Our model is research center jointly sponsored by a university, Columbia, and a major social service agency, the Jewish Board of Family and Children's Services. Called the Center for the Study of Social Work Practice, it was formally established in 1988 as a joint enterprise -- a partnership between a major research university and an agency which serves 45,000 clients a year. Partnership between agencies and schools of social work, in training and field placement are inherent to social work education. The concept of partnership in research, however, is not generally recognized. Although it is not a problem-free model, it has much to recommend it.

Our Center for the Study of Social Work Practice is simple in conception, but complex in operation. The purpose is to add to knowledge, the means is by grounding research in practice. To this end we seek collaboration of research scholars, with strong methods and computer competence, practitioners with practice wisdom and experience, and clients who have unsolved problems. We have had a good start -- at present six professors and four doctoral students from Columbia are involved in the Research Center, together with eight Agency administrative and clinical staff.
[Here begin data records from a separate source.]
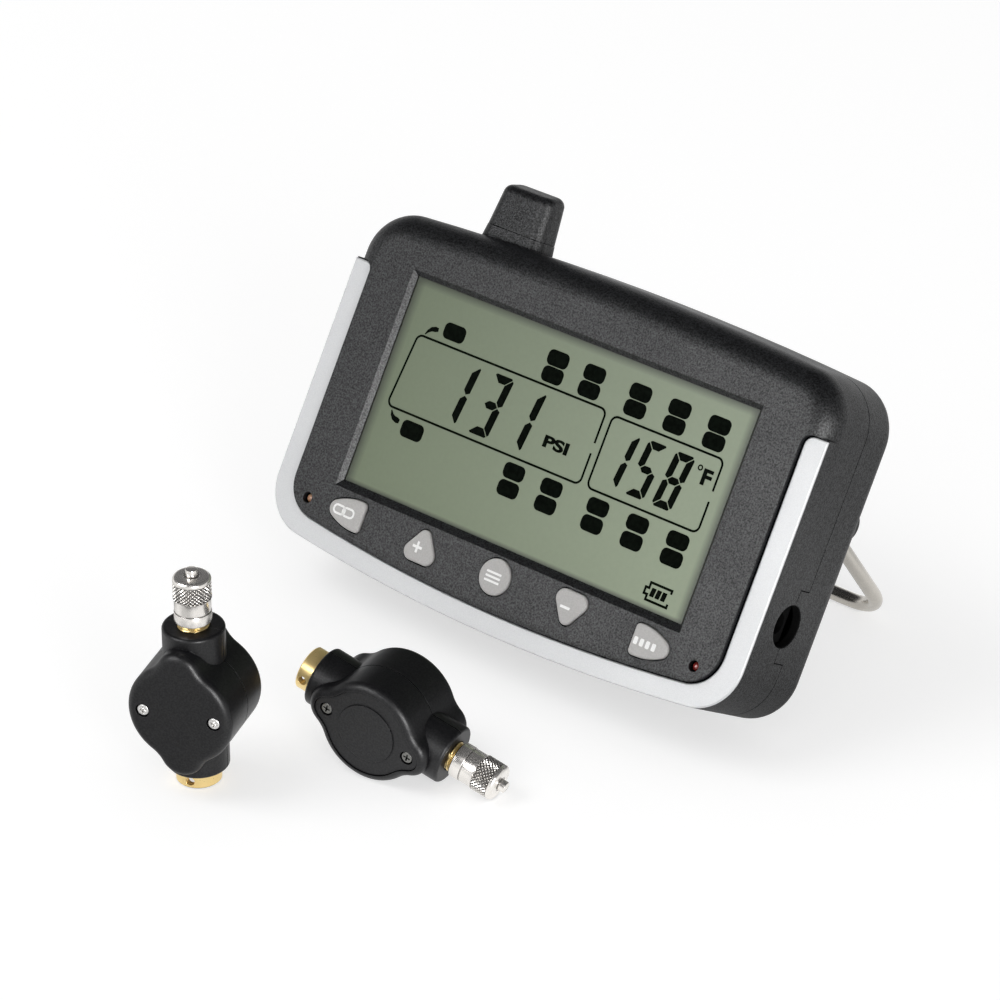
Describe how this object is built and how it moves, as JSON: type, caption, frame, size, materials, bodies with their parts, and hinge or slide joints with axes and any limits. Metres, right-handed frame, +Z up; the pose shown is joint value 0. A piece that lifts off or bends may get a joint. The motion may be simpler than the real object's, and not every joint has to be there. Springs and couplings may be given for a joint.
{
  "type": "tire pressure monitor",
  "caption": "Table-top tyre pressure display on a folding wire stand, with flow-through valve sensors.",
  "frame": {"origin": "on the floor, in the middle of the whole set's footprint; the display is centred across X", "axes": "+Z up, the display faces -Y and leans back 32.1 degrees, +X to the display's right as seen from the front"},
  "size_m": [0.1484, 0.1793, 0.0983],
  "materials": {
    "black_shell": "fine textured moulding",
    "silver_paint": "satin silver paint",
    "steel_screws": "zinc plated",
    "display_film": "satin green-grey polarising film",
    "display_glass": "clear",
    "white_plastic": "satin",
    "grey_rubber": "matte",
    "black_rubber": "matte",
    "green_board": "solder mask",
    "shield_can": "tin plated",
    "component_black": "moulded",
    "battery_wrap": "shrink wrap",
    "amber_lens": "clear tinted",
    "red_lens": "clear tinted",
    "spring_copper": "bright",
    "nickel_wire": "satin nickel",
    "sensor_black": "satin moulding",
    "sensor_screws": "zinc plated",
    "sensor_seals": "matte",
    "cell_steel": "satin",
    "yellow_brass": "turned",
    "cap_nickel": "nickel plated, knurled"
  },
  "bodies": {
    "display": {"front_bezel": "black_shell", "silver_trim": "silver_paint", "rear_cover": "black_shell", "rear_screws": "steel_screws", "front_polarizer": "display_film", "lcd_glass": "display_glass", "backlight_panel": "white_plastic", "contact_strips": "black_rubber", "lcd_holder": "white_plastic", "main_board": "green_board", "radio_module": "shield_can", "buzzer": "component_black", "battery_pack": "battery_wrap", "power_jack": "component_black", "amber_led": "amber_lens", "red_led": "red_lens", "key_switches": "component_black", "antenna_cover": "black_shell", "antenna_coil": "spring_copper"},
    "stand": {"wire_stand": "nickel_wire"},
    "link_button": {"link_key": "grey_rubber"},
    "plus_button": {"plus_key": "grey_rubber"},
    "set_button": {"set_key": "grey_rubber"},
    "minus_button": {"minus_key": "grey_rubber"},
    "code_button": {"code_key": "grey_rubber"},
    "sensor_a": {"sensor_a_front_shell": "sensor_black", "sensor_a_back_shell": "sensor_black", "sensor_a_shell_screws": "sensor_screws", "sensor_a_battery_cover": "sensor_black", "sensor_a_cover_screws": "sensor_screws", "sensor_a_cover_seal": "sensor_seals", "sensor_a_coin_cell": "cell_steel", "sensor_a_board": "green_board", "sensor_a_valve_stem": "yellow_brass", "sensor_a_valve_core": "yellow_brass", "sensor_a_stem_washer": "sensor_seals"},
    "sensor_a_collar": {"sensor_a_swivel_collar": "yellow_brass"},
    "sensor_a_pin": {"sensor_a_valve_pin": "yellow_brass"},
    "sensor_a_seal": {"sensor_a_cap_seal": "sensor_seals"},
    "sensor_a_cap": {"sensor_a_dust_cap": "cap_nickel"},
    "sensor_b": {"sensor_b_front_shell": "sensor_black", "sensor_b_back_shell": "sensor_black", "sensor_b_shell_screws": "sensor_screws", "sensor_b_battery_cover": "sensor_black", "sensor_b_cover_screws": "sensor_screws", "sensor_b_cover_seal": "sensor_seals", "sensor_b_coin_cell": "cell_steel", "sensor_b_board": "green_board", "sensor_b_valve_stem": "yellow_brass", "sensor_b_valve_core": "yellow_brass", "sensor_b_stem_washer": "sensor_seals"},
    "sensor_b_collar": {"sensor_b_swivel_collar": "yellow_brass"},
    "sensor_b_pin": {"sensor_b_valve_pin": "yellow_brass"},
    "sensor_b_seal": {"sensor_b_cap_seal": "sensor_seals"},
    "sensor_b_cap": {"sensor_b_dust_cap": "cap_nickel"}
  },
  "joints": [
    {"name": "stand_fold", "type": "hinge", "parent": "display", "child": "stand", "pos_m": [0, 0.05715, 0.04465], "axis": [1, 0, 0], "range_deg": [-67.7, 0]},
    {"name": "link_press", "type": "slide", "parent": "display", "child": "link_button", "axis": [0, 0.8471, -0.5314], "range_m": [0, 0.0008]},
    {"name": "plus_press", "type": "slide", "parent": "display", "child": "plus_button", "axis": [0, 0.8471, -0.5314], "range_m": [0, 0.0008]},
    {"name": "set_press", "type": "slide", "parent": "display", "child": "set_button", "axis": [0, 0.8471, -0.5314], "range_m": [0, 0.0008]},
    {"name": "minus_press", "type": "slide", "parent": "display", "child": "minus_button", "axis": [0, 0.8471, -0.5314], "range_m": [0, 0.0008]},
    {"name": "code_press", "type": "slide", "parent": "display", "child": "code_button", "axis": [0, 0.8471, -0.5314], "range_m": [0, 0.0008]},
    {"name": "sensor_a_lift", "type": "slide", "parent": "display", "child": "sensor_a", "axis": [0, 0, 1], "range_m": [0, 0.06]},
    {"name": "sensor_a_collar_turn", "type": "hinge", "parent": "sensor_a", "child": "sensor_a_collar", "pos_m": [-0.0228, -0.0753, 0.0032], "axis": [0, 0, 1], "continuous": true},
    {"name": "sensor_a_pin_press", "type": "slide", "parent": "sensor_a", "child": "sensor_a_pin", "axis": [0, 0, -1], "range_m": [0, 0.0008]},
    {"name": "sensor_a_cap_rise", "type": "slide", "parent": "sensor_a", "child": "sensor_a_seal", "axis": [0, 0, 1], "range_m": [0, 0.00318]},
    {"name": "sensor_a_cap_turn", "type": "hinge", "parent": "sensor_a_seal", "child": "sensor_a_cap", "pos_m": [-0.0228, -0.0753, 0.0492], "axis": [0, 0, 1], "range_deg": [0, 1440]},
    {"name": "sensor_b_lift", "type": "slide", "parent": "display", "child": "sensor_b", "axis": [0, 0, 1], "range_m": [0, 0.06]},
    {"name": "sensor_b_collar_turn", "type": "hinge", "parent": "sensor_b", "child": "sensor_b_collar", "pos_m": [-0.01177, -0.04456, 0.01873], "axis": [0.9484, 0.1553, -0.2766], "continuous": true},
    {"name": "sensor_b_pin_press", "type": "slide", "parent": "sensor_b", "child": "sensor_b_pin", "axis": [-0.9484, -0.1553, 0.2766], "range_m": [0, 0.0008]},
    {"name": "sensor_b_cap_rise", "type": "slide", "parent": "sensor_b", "child": "sensor_b_seal", "axis": [0.9484, 0.1553, -0.2766], "range_m": [0, 0.00318]},
    {"name": "sensor_b_cap_turn", "type": "hinge", "parent": "sensor_b_seal", "child": "sensor_b_cap", "pos_m": [0.03186, -0.03742, 0.00601], "axis": [0.9484, 0.1553, -0.2766], "range_deg": [0, 1440]}
  ],
  "couplings": [
    {"joint": "sensor_a_cap_rise", "follows": "sensor_a_cap_turn", "m_per_rad": 0.00012633},
    {"joint": "sensor_b_cap_rise", "follows": "sensor_b_cap_turn", "m_per_rad": 0.00012633}
  ]
}
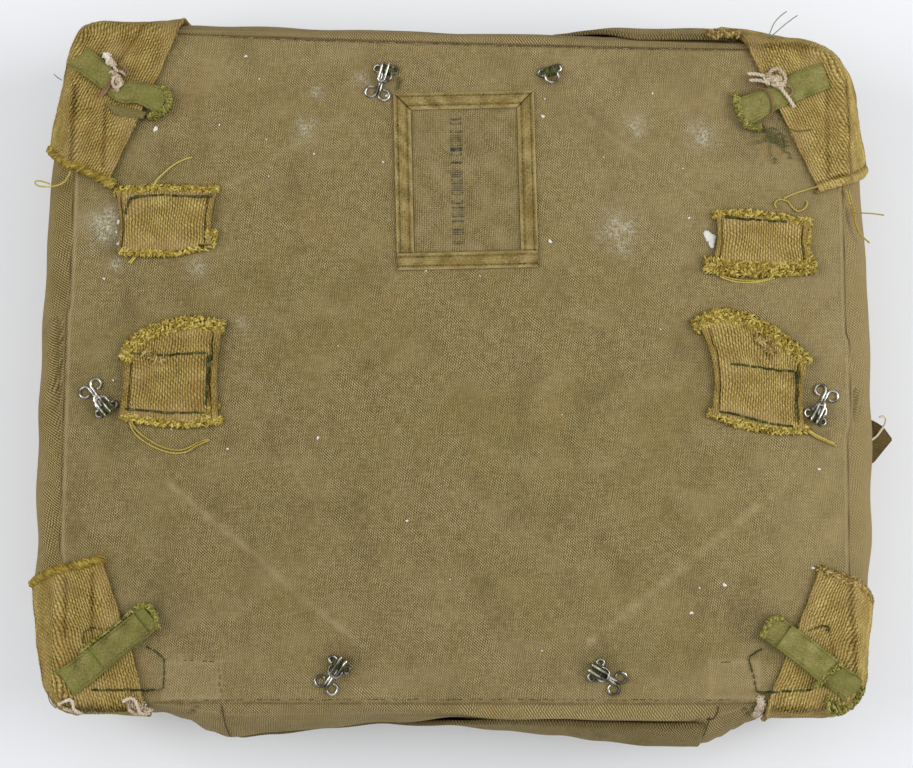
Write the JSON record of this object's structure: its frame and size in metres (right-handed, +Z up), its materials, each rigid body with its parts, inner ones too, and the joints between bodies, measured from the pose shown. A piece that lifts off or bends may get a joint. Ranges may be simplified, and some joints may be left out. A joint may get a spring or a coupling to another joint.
{
  "type": "packed parachute",
  "caption": "Closed seat parachute pack of cotton duck, lying seat face up, with cut webbing ends, tape loops, record pocket and wire hooks and eyes.",
  "frame": {"origin": "on the resting face, below the middle of the whole part", "axes": "+X along the long side, +Y towards the rear edge with the record pocket, +Z up out of the seat face"},
  "size_m": [0.4135, 0.3551, 0.1011],
  "materials": {
    "canvas": "matte",
    "webbing": "matte",
    "tape": "matte",
    "binding": "matte",
    "hook_wire": "satin",
    "lashing": "matte",
    "tab": "matte"
  },
  "bodies": {
    "root": {"pack": "canvas", "front_flap": "canvas", "rear_flap": "canvas", "pocket": "canvas", "strap_rear_left": "webbing", "strap_rear_right": "webbing", "strap_front_left": "webbing", "strap_front_right": "webbing", "stub_left_rear": "webbing", "stub_left_front": "webbing", "stub_right_rear": "webbing", "stub_right_front": "webbing", "tape_rear_left": "tape", "tape_rear_right": "tape", "tape_front_left": "tape", "tape_front_left_top": "tape", "tape_front_right": "tape", "tape_front_right_top": "tape", "pocket_binding_front": "binding", "pocket_binding_right": "binding", "pocket_binding_rear": "binding", "pocket_binding_left": "binding", "eye_rear_left": "hook_wire", "hook_rear_left": "hook_wire", "eye_rear_right": "hook_wire", "eye_side_left": "hook_wire", "hook_side_left": "hook_wire", "eye_side_right": "hook_wire", "hook_side_right": "hook_wire", "eye_front_left": "hook_wire", "hook_front_left": "hook_wire", "eye_front_right": "hook_wire", "hook_front_right": "hook_wire", "lashing_rear_left": "lashing", "lashing_rear_right": "lashing", "side_tab": "tab"}
  },
  "joints": []
}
The Center formally operates under a contract between Columbia University and the Jewish Board of Family and Children's Services, an agreement which specifies broad policies but allow flexibility in procedures. There is a Center administrative core, comprised of the Director on a part-time basis and an administrative assistant. The annual core budget comes from the income from a two and one half million dollar endowment being raised by the Agency. The endowment funds come from private donors who want to support a strong research arm for the Agency, and remains earmarked within the Agency. generating income which supports core salaries, administrative expenses, and seed money for development of research projects. This insures continuity and stability. The Director, who must have a University appointment, is responsible for research development, overall administration, and for maintaining academic standards. There is a a Professional Advisory Committee of four, composed of senior persons from both the School and the Agency, and a Development Council which includes prominent persons recommended by both institutions.

"The Center's purpose is to add to knowledge, the means is by grounding research in practice."

In addition to the core, the Center operates through separate research projects approved by the professional Advisory Committee, each of which has its own director and separate funding. This allows for an accordion-like structure, with an endowed modest central administrative core, not subject to the vagaries of annual shifts in funding, and a series of time-limited projects, with different funding sources. Thus the overall activities can expand or contract, without threatening the core budget.

The academic year 1988-89, was a year of research development. By May 1989, there were six ongoing projects, described elsewhere. Each is related to a social work area of the agency, and each has implications for problem solution.

In the effort to establish a more scientific base for practice, there is room for all types of research - from theoretical laboratory experiments to program evaluations. Where research utilization is primary goal, however, the greater the collaboration of researchers and practitioners, the greater the chance that findings will have relevance and utility.

This article is excerpted from a paper presented at the Conference on Research Utilization, sponsored by Boysville of Michigan and Wayne State University, Detroit, Michigan, May 1, 1989.